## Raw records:
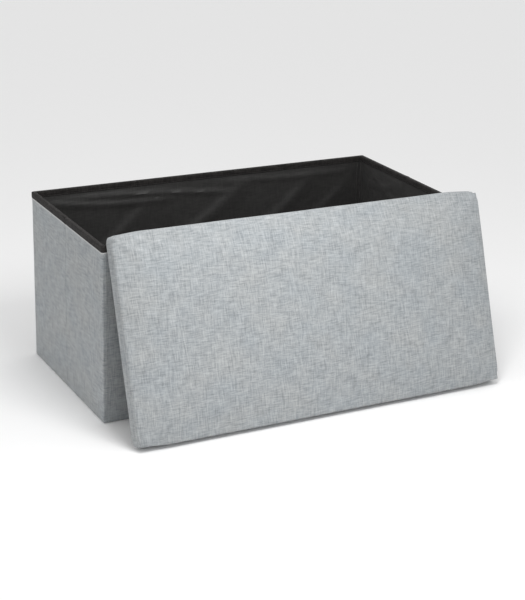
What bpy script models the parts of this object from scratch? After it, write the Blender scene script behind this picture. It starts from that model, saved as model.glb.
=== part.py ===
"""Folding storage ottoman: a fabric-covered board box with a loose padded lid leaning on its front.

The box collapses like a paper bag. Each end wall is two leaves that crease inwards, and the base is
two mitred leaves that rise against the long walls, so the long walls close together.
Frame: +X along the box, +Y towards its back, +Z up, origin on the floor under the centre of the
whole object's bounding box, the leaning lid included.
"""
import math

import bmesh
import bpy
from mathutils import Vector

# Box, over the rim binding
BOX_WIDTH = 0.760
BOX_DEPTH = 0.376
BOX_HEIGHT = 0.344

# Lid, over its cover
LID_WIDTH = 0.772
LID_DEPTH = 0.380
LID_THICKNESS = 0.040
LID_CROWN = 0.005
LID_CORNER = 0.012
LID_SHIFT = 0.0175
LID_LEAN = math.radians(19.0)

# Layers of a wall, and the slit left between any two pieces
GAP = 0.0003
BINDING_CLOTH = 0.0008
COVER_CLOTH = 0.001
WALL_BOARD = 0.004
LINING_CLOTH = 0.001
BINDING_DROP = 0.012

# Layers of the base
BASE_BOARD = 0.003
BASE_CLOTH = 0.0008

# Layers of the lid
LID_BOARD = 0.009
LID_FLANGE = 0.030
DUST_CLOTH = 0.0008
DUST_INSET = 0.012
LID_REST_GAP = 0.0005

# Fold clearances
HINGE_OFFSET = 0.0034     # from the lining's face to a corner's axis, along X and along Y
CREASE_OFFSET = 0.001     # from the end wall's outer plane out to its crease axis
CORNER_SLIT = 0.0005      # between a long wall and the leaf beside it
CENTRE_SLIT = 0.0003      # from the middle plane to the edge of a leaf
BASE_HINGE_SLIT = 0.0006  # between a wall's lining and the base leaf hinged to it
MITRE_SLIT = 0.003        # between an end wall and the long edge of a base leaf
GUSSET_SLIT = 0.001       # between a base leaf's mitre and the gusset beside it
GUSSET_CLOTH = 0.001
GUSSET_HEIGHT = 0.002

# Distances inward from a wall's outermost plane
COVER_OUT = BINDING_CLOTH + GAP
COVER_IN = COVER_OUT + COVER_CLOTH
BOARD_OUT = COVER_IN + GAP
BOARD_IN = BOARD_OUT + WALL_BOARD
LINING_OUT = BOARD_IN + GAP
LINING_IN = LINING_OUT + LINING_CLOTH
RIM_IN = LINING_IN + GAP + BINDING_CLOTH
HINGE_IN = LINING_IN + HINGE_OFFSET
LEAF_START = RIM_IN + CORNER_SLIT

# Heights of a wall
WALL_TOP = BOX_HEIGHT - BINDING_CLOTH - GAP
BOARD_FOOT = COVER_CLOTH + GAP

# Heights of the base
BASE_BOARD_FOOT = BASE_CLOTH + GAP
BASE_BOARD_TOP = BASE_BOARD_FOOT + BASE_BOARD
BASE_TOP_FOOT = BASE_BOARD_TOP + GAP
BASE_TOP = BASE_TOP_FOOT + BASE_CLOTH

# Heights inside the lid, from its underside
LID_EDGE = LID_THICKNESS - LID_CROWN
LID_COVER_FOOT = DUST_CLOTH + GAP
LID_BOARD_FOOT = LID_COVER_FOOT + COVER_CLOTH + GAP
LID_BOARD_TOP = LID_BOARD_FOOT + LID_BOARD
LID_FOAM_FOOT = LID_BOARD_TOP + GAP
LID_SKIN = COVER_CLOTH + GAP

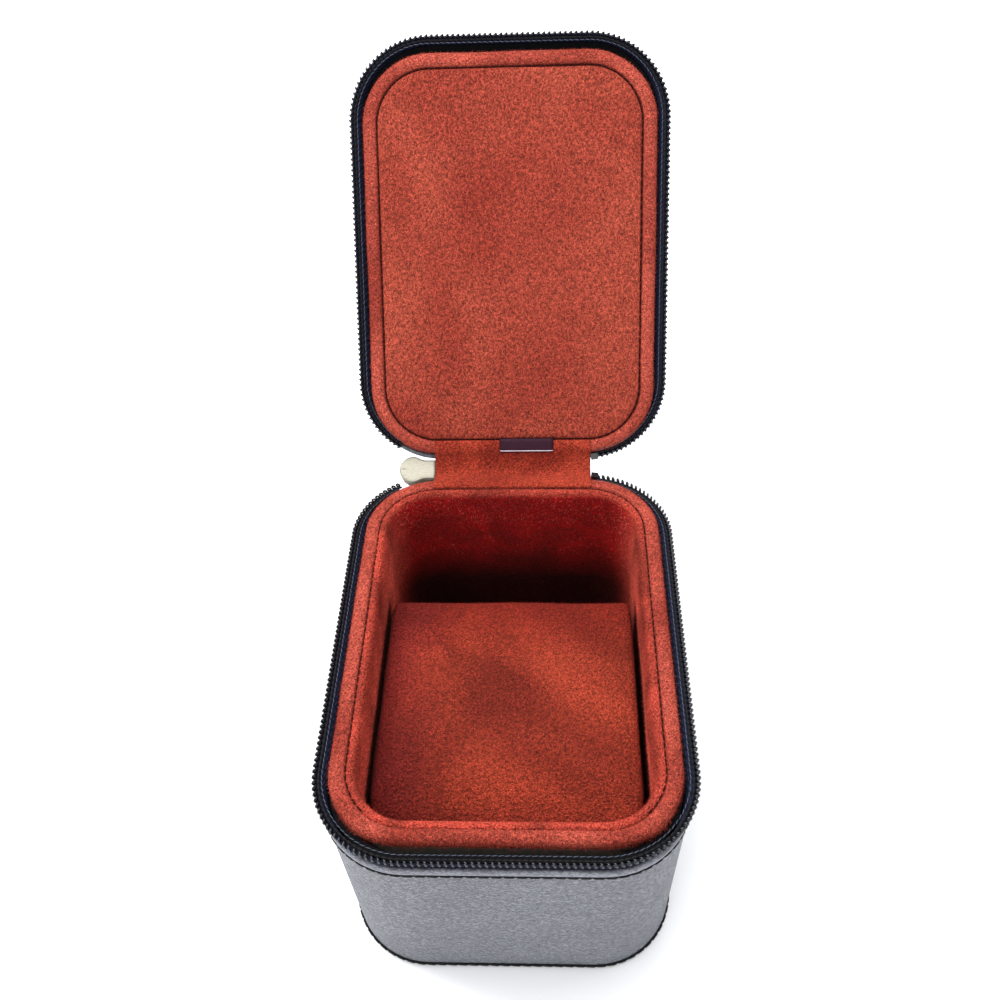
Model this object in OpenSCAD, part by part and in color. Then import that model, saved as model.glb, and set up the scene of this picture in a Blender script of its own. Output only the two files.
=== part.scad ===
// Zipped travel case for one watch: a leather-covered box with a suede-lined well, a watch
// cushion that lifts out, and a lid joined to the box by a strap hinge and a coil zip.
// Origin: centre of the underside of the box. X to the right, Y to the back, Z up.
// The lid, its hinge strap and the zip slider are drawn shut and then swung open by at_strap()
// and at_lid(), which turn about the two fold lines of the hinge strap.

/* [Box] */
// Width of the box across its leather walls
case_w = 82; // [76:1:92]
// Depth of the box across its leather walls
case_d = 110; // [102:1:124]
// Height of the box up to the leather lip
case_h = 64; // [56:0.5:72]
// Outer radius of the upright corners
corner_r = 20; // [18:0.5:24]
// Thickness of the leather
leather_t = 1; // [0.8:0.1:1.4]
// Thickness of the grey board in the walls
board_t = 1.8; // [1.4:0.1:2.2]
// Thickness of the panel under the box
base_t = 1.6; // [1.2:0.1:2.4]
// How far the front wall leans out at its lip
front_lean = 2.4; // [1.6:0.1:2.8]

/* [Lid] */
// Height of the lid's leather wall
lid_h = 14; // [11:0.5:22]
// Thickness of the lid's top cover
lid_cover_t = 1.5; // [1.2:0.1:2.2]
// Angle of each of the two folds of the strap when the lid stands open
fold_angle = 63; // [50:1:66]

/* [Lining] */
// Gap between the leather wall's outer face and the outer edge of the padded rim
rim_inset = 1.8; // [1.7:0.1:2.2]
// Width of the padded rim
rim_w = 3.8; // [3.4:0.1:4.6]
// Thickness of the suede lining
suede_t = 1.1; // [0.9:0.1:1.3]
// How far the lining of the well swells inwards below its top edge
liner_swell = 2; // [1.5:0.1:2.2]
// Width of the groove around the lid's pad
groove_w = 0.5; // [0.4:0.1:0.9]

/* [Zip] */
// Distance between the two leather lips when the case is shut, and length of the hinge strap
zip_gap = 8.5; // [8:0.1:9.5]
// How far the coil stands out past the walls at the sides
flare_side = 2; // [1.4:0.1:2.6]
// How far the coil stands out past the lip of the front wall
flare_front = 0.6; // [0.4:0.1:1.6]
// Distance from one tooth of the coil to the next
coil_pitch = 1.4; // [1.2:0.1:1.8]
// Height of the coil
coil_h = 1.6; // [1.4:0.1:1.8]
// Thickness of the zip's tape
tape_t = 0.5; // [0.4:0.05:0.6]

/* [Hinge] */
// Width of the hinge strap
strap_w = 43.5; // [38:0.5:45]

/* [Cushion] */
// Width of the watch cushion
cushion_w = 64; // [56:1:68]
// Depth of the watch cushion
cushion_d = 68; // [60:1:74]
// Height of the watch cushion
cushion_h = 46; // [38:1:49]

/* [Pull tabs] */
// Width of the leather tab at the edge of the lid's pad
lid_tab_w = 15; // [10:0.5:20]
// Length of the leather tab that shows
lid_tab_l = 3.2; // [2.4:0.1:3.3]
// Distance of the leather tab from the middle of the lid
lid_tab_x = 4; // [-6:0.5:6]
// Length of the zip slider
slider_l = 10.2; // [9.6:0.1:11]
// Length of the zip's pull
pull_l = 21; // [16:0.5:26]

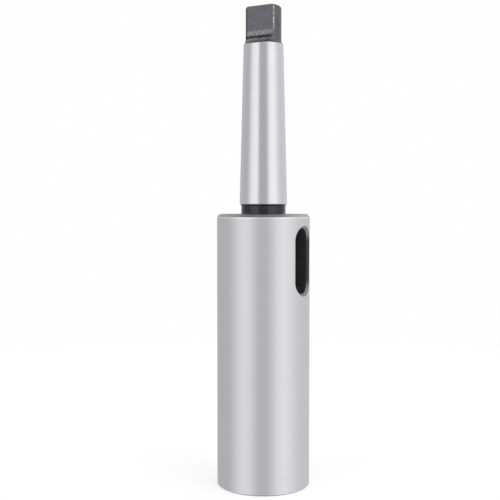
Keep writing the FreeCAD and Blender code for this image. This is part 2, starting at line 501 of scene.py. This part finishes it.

## Short problem:
Each line of the listing should be echoed back exactly.

## Task answer:
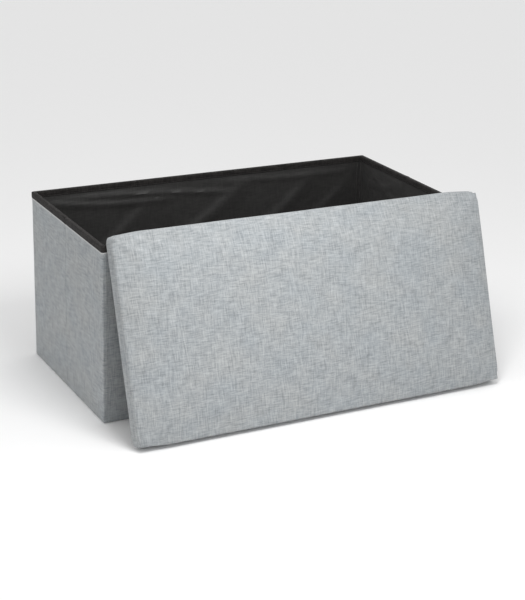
What bpy script models the parts of this object from scratch? After it, write the Blender scene script behind this picture. It starts from that model, saved as model.glb.
=== part.py ===
"""Folding storage ottoman: a fabric-covered board box with a loose padded lid leaning on its front.

The box collapses like a paper bag. Each end wall is two leaves that crease inwards, and the base is
two mitred leaves that rise against the long walls, so the long walls close together.
Frame: +X along the box, +Y towards its back, +Z up, origin on the floor under the centre of the
whole object's bounding box, the leaning lid included.
"""
import math

import bmesh
import bpy
from mathutils import Vector

# Box, over the rim binding
BOX_WIDTH = 0.760
BOX_DEPTH = 0.376
BOX_HEIGHT = 0.344

# Lid, over its cover
LID_WIDTH = 0.772
LID_DEPTH = 0.380
LID_THICKNESS = 0.040
LID_CROWN = 0.005
LID_CORNER = 0.012
LID_SHIFT = 0.0175
LID_LEAN = math.radians(19.0)

# Layers of a wall, and the slit left between any two pieces
GAP = 0.0003
BINDING_CLOTH = 0.0008
COVER_CLOTH = 0.001
WALL_BOARD = 0.004
LINING_CLOTH = 0.001
BINDING_DROP = 0.012

# Layers of the base
BASE_BOARD = 0.003
BASE_CLOTH = 0.0008

# Layers of the lid
LID_BOARD = 0.009
LID_FLANGE = 0.030
DUST_CLOTH = 0.0008
DUST_INSET = 0.012
LID_REST_GAP = 0.0005

# Fold clearances
HINGE_OFFSET = 0.0034     # from the lining's face to a corner's axis, along X and along Y
CREASE_OFFSET = 0.001     # from the end wall's outer plane out to its crease axis
CORNER_SLIT = 0.0005      # between a long wall and the leaf beside it
CENTRE_SLIT = 0.0003      # from the middle plane to the edge of a leaf
BASE_HINGE_SLIT = 0.0006  # between a wall's lining and the base leaf hinged to it
MITRE_SLIT = 0.003        # between an end wall and the long edge of a base leaf
GUSSET_SLIT = 0.001       # between a base leaf's mitre and the gusset beside it
GUSSET_CLOTH = 0.001
GUSSET_HEIGHT = 0.002

# Distances inward from a wall's outermost plane
COVER_OUT = BINDING_CLOTH + GAP
COVER_IN = COVER_OUT + COVER_CLOTH
BOARD_OUT = COVER_IN + GAP
BOARD_IN = BOARD_OUT + WALL_BOARD
LINING_OUT = BOARD_IN + GAP
LINING_IN = LINING_OUT + LINING_CLOTH
RIM_IN = LINING_IN + GAP + BINDING_CLOTH
HINGE_IN = LINING_IN + HINGE_OFFSET
LEAF_START = RIM_IN + CORNER_SLIT

# Heights of a wall
WALL_TOP = BOX_HEIGHT - BINDING_CLOTH - GAP
BOARD_FOOT = COVER_CLOTH + GAP

# Heights of the base
BASE_BOARD_FOOT = BASE_CLOTH + GAP
BASE_BOARD_TOP = BASE_BOARD_FOOT + BASE_BOARD
BASE_TOP_FOOT = BASE_BOARD_TOP + GAP
BASE_TOP = BASE_TOP_FOOT + BASE_CLOTH

# Heights inside the lid, from its underside
LID_EDGE = LID_THICKNESS - LID_CROWN
LID_COVER_FOOT = DUST_CLOTH + GAP
LID_BOARD_FOOT = LID_COVER_FOOT + COVER_CLOTH + GAP
LID_BOARD_TOP = LID_BOARD_FOOT + LID_BOARD
LID_FOAM_FOOT = LID_BOARD_TOP + GAP
LID_SKIN = COVER_CLOTH + GAP

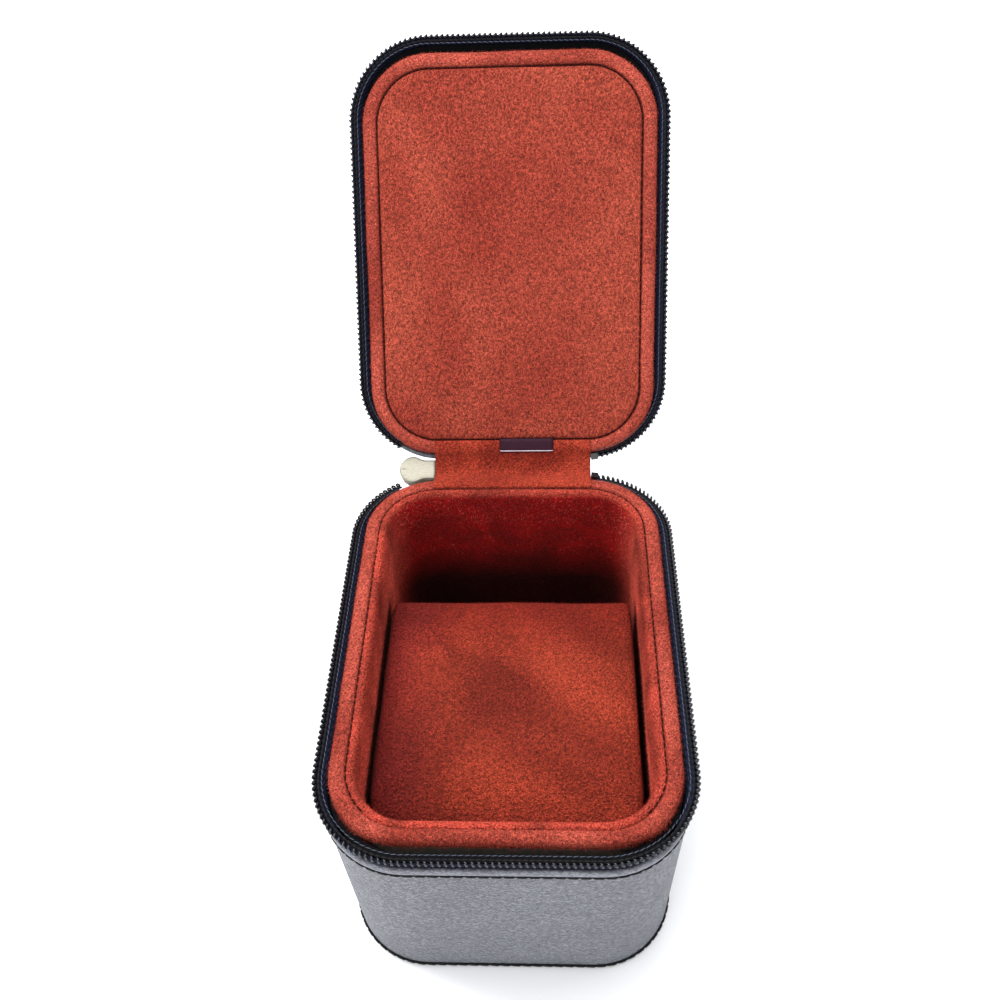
Model this object in OpenSCAD, part by part and in color. Then import that model, saved as model.glb, and set up the scene of this picture in a Blender script of its own. Output only the two files.
=== part.scad ===
// Zipped travel case for one watch: a leather-covered box with a suede-lined well, a watch
// cushion that lifts out, and a lid joined to the box by a strap hinge and a coil zip.
// Origin: centre of the underside of the box. X to the right, Y to the back, Z up.
// The lid, its hinge strap and the zip slider are drawn shut and then swung open by at_strap()
// and at_lid(), which turn about the two fold lines of the hinge strap.

/* [Box] */
// Width of the box across its leather walls
case_w = 82; // [76:1:92]
// Depth of the box across its leather walls
case_d = 110; // [102:1:124]
// Height of the box up to the leather lip
case_h = 64; // [56:0.5:72]
// Outer radius of the upright corners
corner_r = 20; // [18:0.5:24]
// Thickness of the leather
leather_t = 1; // [0.8:0.1:1.4]
// Thickness of the grey board in the walls
board_t = 1.8; // [1.4:0.1:2.2]
// Thickness of the panel under the box
base_t = 1.6; // [1.2:0.1:2.4]
// How far the front wall leans out at its lip
front_lean = 2.4; // [1.6:0.1:2.8]

/* [Lid] */
// Height of the lid's leather wall
lid_h = 14; // [11:0.5:22]
// Thickness of the lid's top cover
lid_cover_t = 1.5; // [1.2:0.1:2.2]
// Angle of each of the two folds of the strap when the lid stands open
fold_angle = 63; // [50:1:66]

/* [Lining] */
// Gap between the leather wall's outer face and the outer edge of the padded rim
rim_inset = 1.8; // [1.7:0.1:2.2]
// Width of the padded rim
rim_w = 3.8; // [3.4:0.1:4.6]
// Thickness of the suede lining
suede_t = 1.1; // [0.9:0.1:1.3]
// How far the lining of the well swells inwards below its top edge
liner_swell = 2; // [1.5:0.1:2.2]
// Width of the groove around the lid's pad
groove_w = 0.5; // [0.4:0.1:0.9]

/* [Zip] */
// Distance between the two leather lips when the case is shut, and length of the hinge strap
zip_gap = 8.5; // [8:0.1:9.5]
// How far the coil stands out past the walls at the sides
flare_side = 2; // [1.4:0.1:2.6]
// How far the coil stands out past the lip of the front wall
flare_front = 0.6; // [0.4:0.1:1.6]
// Distance from one tooth of the coil to the next
coil_pitch = 1.4; // [1.2:0.1:1.8]
// Height of the coil
coil_h = 1.6; // [1.4:0.1:1.8]
// Thickness of the zip's tape
tape_t = 0.5; // [0.4:0.05:0.6]

/* [Hinge] */
// Width of the hinge strap
strap_w = 43.5; // [38:0.5:45]

/* [Cushion] */
// Width of the watch cushion
cushion_w = 64; // [56:1:68]
// Depth of the watch cushion
cushion_d = 68; // [60:1:74]
// Height of the watch cushion
cushion_h = 46; // [38:1:49]

/* [Pull tabs] */
// Width of the leather tab at the edge of the lid's pad
lid_tab_w = 15; // [10:0.5:20]
// Length of the leather tab that shows
lid_tab_l = 3.2; // [2.4:0.1:3.3]
// Distance of the leather tab from the middle of the lid
lid_tab_x = 4; // [-6:0.5:6]
// Length of the zip slider
slider_l = 10.2; // [9.6:0.1:11]
// Length of the zip's pull
pull_l = 21; // [16:0.5:26]

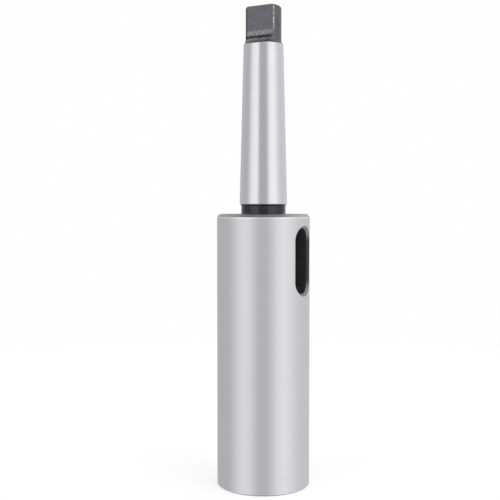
Keep writing the FreeCAD and Blender code for this image. This is part 2, starting at line 501 of scene.py. This part finishes it.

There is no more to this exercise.